E non solo dai detenuti. Fu servito e riverito da tutte le guardie, con privilegi da grand’hotel. Vestaglie di seta, coperte di lino, pantofole di velluto, spettacoli teatrali, canzoni napoletane, pesce fresco, pesce vivo, pranzi sbalorditivi fatti recapitare dai ristoranti che salutavano così il nuovo astro nascente della camorra.

Nel 1966 era stato trasferito al Carcere delle Murate, a Firenze. In occasione dell’alluvione il carcere diventò una trappola, da cui Totonno ‘O Malomm estrasse vivi due compagni di cella, trovando anche il tempo di impedire lo stupro di due detenute e di una guardia penitenziaria ad opera di un paio di mafiosi calabresi, che come sua abitudine, schiaffeggiò senza la minima esitazione.

Queste dimostrazioni di generosità ed eroismo gli valsero l’immediata grazia. ‘O Malommo era fuori. Ma rischiò di esser fuori anche dentro la sua Napoli, che così sua più non era. Raffaele Cutolo, il boss della Nuova Camorra Organizzata, che aveva condiviso il carcere con Totonno nel ’63, stava prendendo sempre più piede. Per non parlare della mafia, che assoldava tra i suoi picciotti sempre più napoletani, e tra i suoi interessi, sempre più affari nella città partenopea.

‘O Malommo cercò di mettere ordine provando la via diplomatica della spartizione territoriale. Ma quando un suo amico gli chiese aiuto perché minacciato dalla mafia, ad Antonio Spavone ricominciò a bollire il sangue. Si presentò da solo nel ristorante di Santa Lucia, ritrovo storico dei mafiosi a Napoli, e dimentico delle trattative di pace, prese i presenti a maleparole, e sancì che d’ora in avanti la mafia a Napoli sarebbe stata turista, e nulla più.

I siciliani, sul momento, non reagirono. Prudenti. Pochi giorni dopo qualcuno sparò un colpo di lupara in pieno volto a Totonno ‘o Malommo, staccandogli il naso, metà faccia, e lasciandogli un occhio penzolante. Ritenendolo morto, gli attentatori si allontanarono. E ‘O Malomm, ancora una volta miracolosamente vivo, si fa ricostruire la faccia in America, ospite di suo fratello Giuseppe.

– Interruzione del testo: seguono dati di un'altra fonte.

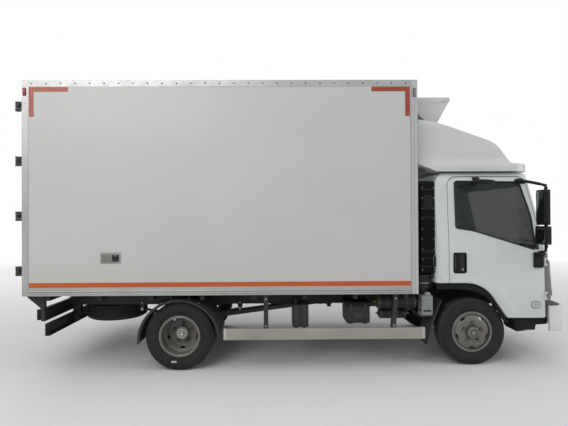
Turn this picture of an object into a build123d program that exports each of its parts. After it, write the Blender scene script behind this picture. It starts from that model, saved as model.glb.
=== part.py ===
"""Refrigerated light truck: cab-over chassis, tilting cab, insulated box and twin rear wheels.

Millimetres. X forward, Y to the left, Z up. The origin is on the ground under the middle of the
overall length. Sides are named as the driver sees them, so the left side has positive Y.
"""
import math
import os

from build123d import *

# Overall layout
WHEELBASE = 3345
FRONT_OVERHANG = 1110
BOX_TAIL = 1716
HINGE_BACK = 60
BARREL_R = 24
REAR_OVERHANG = BOX_TAIL + HINGE_BACK + BARREL_R
OVERALL_LENGTH = WHEELBASE + FRONT_OVERHANG + REAR_OVERHANG
FRONT_AXLE = OVERALL_LENGTH / 2 - FRONT_OVERHANG
REAR_AXLE = FRONT_AXLE - WHEELBASE
SLIP = 0.3
SHUT_GAP = 7

# Wheels, with nuts on the disc and twins side by side
TYRE_R = 380
TYRE_WIDTH = 211
TREAD_WIDTH = 168
BEAD_R = 222
BEAD_WIDTH = 160
FLANGE_R = 233
FLANGE_T = 9
RIM_T = 8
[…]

Mentre Antonio era in America, in Italia si tenne un processo a suo carico, che lo vedeva indagato per l’omicidio del suo amico Gennaro Ferrigno. Gli inquirenti avevano individuato il movente nel traffico di droga. La difesa sosteneva si fosse trattato di legittima difesa, per una questione di corna. I giudici diedero ragione ad Antonio, scagionandolo dalle accuse.

Nel ‘79 ‘O Malomm tornò operativo in una villa di Ischia, che condivideva con la moglie di Ferrigno (dopotutto, la sentenza dei giudici, sembrava aver colto nel segno). La villa divenne il suo nuovo quartier generale, punto di incontro di un numero indefinito di boss con i quali Totonno avrebbe tenuto incontri per ridimensionare le ambizioni dei seguaci di Cutolo, che sembravano non fermarsi di fronte a niente.

Quell’andirivieni di personaggi poco trasparenti insospettì nuovamente le forze dell’ordine. Nell’84 ‘O Malommo venne nuovamente arrestato, e si proclamò innocente: “Se fossi il capo dei capi dovrei essere ricco a miliardi e, invece, sono povero come gli accertamenti patrimoniali hanno dimostrato. A Ischia venivano in tanti perché in tanti mi rispettano e mi vogliono del bene. Dopo essere stato in America tra Chicago e New York era un gesto di cortesia venirmi a salutare e, d’altronde, dopo ventisette anni di galera conosco tanta gente che ha sbagliato e non dimentico perché sono i più sfortunati come sfortunato sono stato io“.

La detenzione durò due anni. I detenuti non lo rispettavano più come una volta. Era lui, però, che continuava a farsi rispettare come se gli anni non gli fossero mai piombati addosso. I giovani che tentavano di sfidarlo e provocarlo, ricevevano la reazione di chi si sente un intoccabile. E infatti dal carcere uscì illeso. Perché ancora una volta Antonio Spavone la spuntò. Le accuse caddero. Nel 1993 altre accuse, altra assoluzione. Ma fu l’ultima delle sue fortune. Al cancro Totonno ‘O Malommo si arrese, il 5 maggio del 1993.